Pittsburgh-based coal and natural gas giant Consol Energy announced in June that it was eliminating health benefits for its 4,400 retired workers at the end of this year. Consol is the latest in a series of private companies to cut health benefits for its retired workforce.

The company announced plans last October to eliminate retiree health benefits by 2020, so the latest announcement moves the cut forward by four years. Some 32 percent of the retired workers will not be eligible for either Medicaid or Medicare.

Many of these workers spent years working in coal mines or gas facilities exposed to health hazards that produce black lung and various cancers, not to mention the toll taken on their bodies from the strenuous work. In most cases, the $1,200 a month insurance premium is more than a retiree’s entire pension.

Consol also told its 3,800 current employees that they would not receive any health coverage when they retire. The company is cutting most workers from the defined benefits pension plan and forcing them into a 401(k) plan. Only current employees who are over the age of 40 and have 10 years of service will not be forced into the new plan.

Consol also has 5,000 retired union employees whose contracts expire in 2016. It is expected that the firm will eliminate their health care and other benefits at that time. The United Mine Workers, the bargaining agent for the retired workers, has not issued a statement about the Consol cut. In any event, it is guaranteed that the UMW will not put up a fight.

Consol no longer owns or operates a single unionized coal mine. In 2013, in what has become a common corporate shell game in the mining industry, Consol sold all its union mines to Murray Energy of Ohio, making Murray the fifth-largest coal producer in the country. Murray has subsequently cut health care and all other benefits for its 1,200 retired Consol salaried workers and plans to do the same with the union employees when the contract expires next year.

Consol has been hard hit by the drop in both coal and natural gas prices. The company’s stock has fallen more than 50 percent in the past year from a high of over $46 a share down to less than $23 today. Consol stock was nearly $60 a share in 2011.

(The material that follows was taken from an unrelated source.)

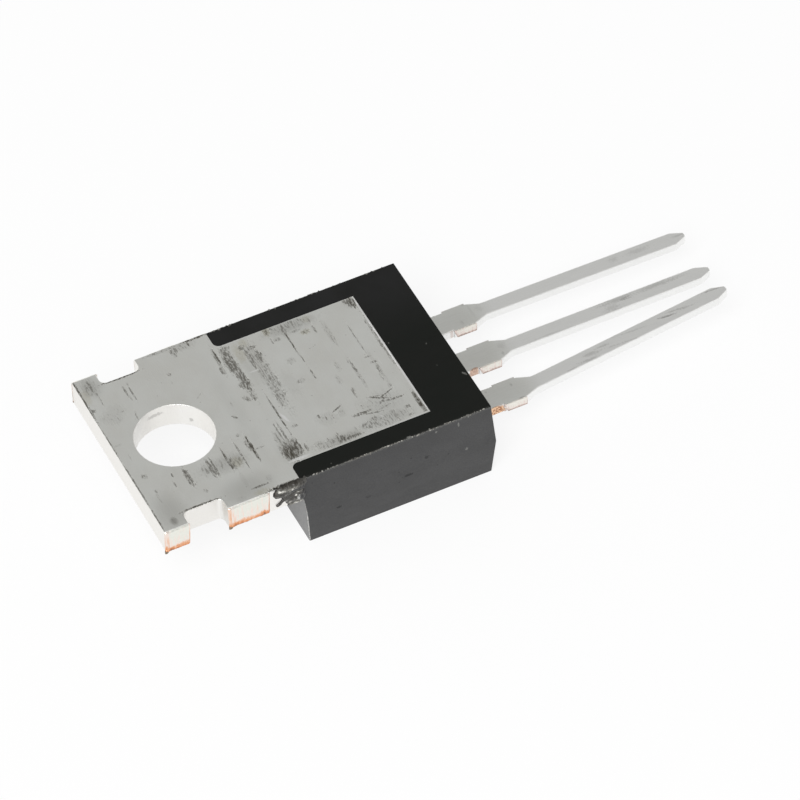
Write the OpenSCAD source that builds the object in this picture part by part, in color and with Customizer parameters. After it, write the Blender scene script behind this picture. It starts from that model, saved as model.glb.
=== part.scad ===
// Triac in a flat three-lead power package with a bare metal mounting tab.
//
// Frame: X runs across the package, +Y points to the tab's free end, the leads point
// to -Y and +Z points out of the mounting face. The origin lies in the mounting face,
// on the axis of the mounting hole. The package rests on its moulded front face.
// Depths are measured down from the mounting face, towards -Z.

/* [Tab] */
// Width of the tab
tab_w = 9.93; // [8:0.01:12]
// Thickness of the tab and of the header behind it
tab_t = 1.3; // [1.05:0.01:1.6]
// Length of the tab that stands out of the moulding
tab_l = 6.56; // [5.4:0.01:8]
// Diameter of the mounting hole
hole_d = 3.66; // [3:0.01:4.4]
// Distance from the tab's free end to the hole's axis
hole_from_end = 2.77; // [2.3:0.01:3.4]
// Distance from the tab's free end to the side notches
notch_from_end = 1.16; // [0.5:0.01:1.5]
// Length of a side notch
notch_l = 1.88; // [1:0.01:2.3]
// Depth of a side notch
notch_depth = 0.68; // [0.3:0.01:0.75]
// Radius of a notch's inner corners
notch_r = 0.29; // [0.05:0.01:0.29]

/* [Header inside the moulding] */
// Radius of the inner corner between the tab's shoulder and the bare pad
shoulder_r = 0.3; // [0.1:0.01:0.5]
// Width of the locking lip that the moulding grips, around the bare pad
lip_w = 0.35; // [0.15:0.01:0.5]
// Thickness of the locking lip
lip_t = 0.65; // [0.4:0.01:0.8]

/* [Moulding] */
// Length of the moulding at the mounting face
mould_l = 9.33; // [7.7:0.01:11.2]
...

Consol is the largest producer of bituminous coal in the US, centered around production at its massive Bailey mine complex in Greene County, Pennsylvania, and a major producer of metallurgical coal. In 2010, the company moved very aggressively into natural gas drilling and fracking, with over 9,000 wells in the Marcellus Shale located throughout western Pennsylvania, New York, Maryland and West Virginia and in the Utica Shale in Ohio.

Demand for both coal and natural gas is down, the result of the ongoing global recession and the glut in natural gas caused by overproduction through shale fracking. Layoffs throughout the coal industry are common; nearly 400 coal-fired power plants have been shut down in recent years as producers switch to less expensive natural gas.

Consol Energy has taken other measures to cut costs, including laying off 165 employees in its gas drilling and exploration division and cutting capital spending on drilling by 30 percent.

Consol joins a long list of companies from Sears and Xerox to the Washington Post, Verizon and Kodak who have slashed health benefits for retirees under Barack Obama. According to a poll by the Kaiser Family Foundation, the percentage of businesses offering health coverage to retirees dropped from 66 percent in 1988 to just 25 percent in 2014.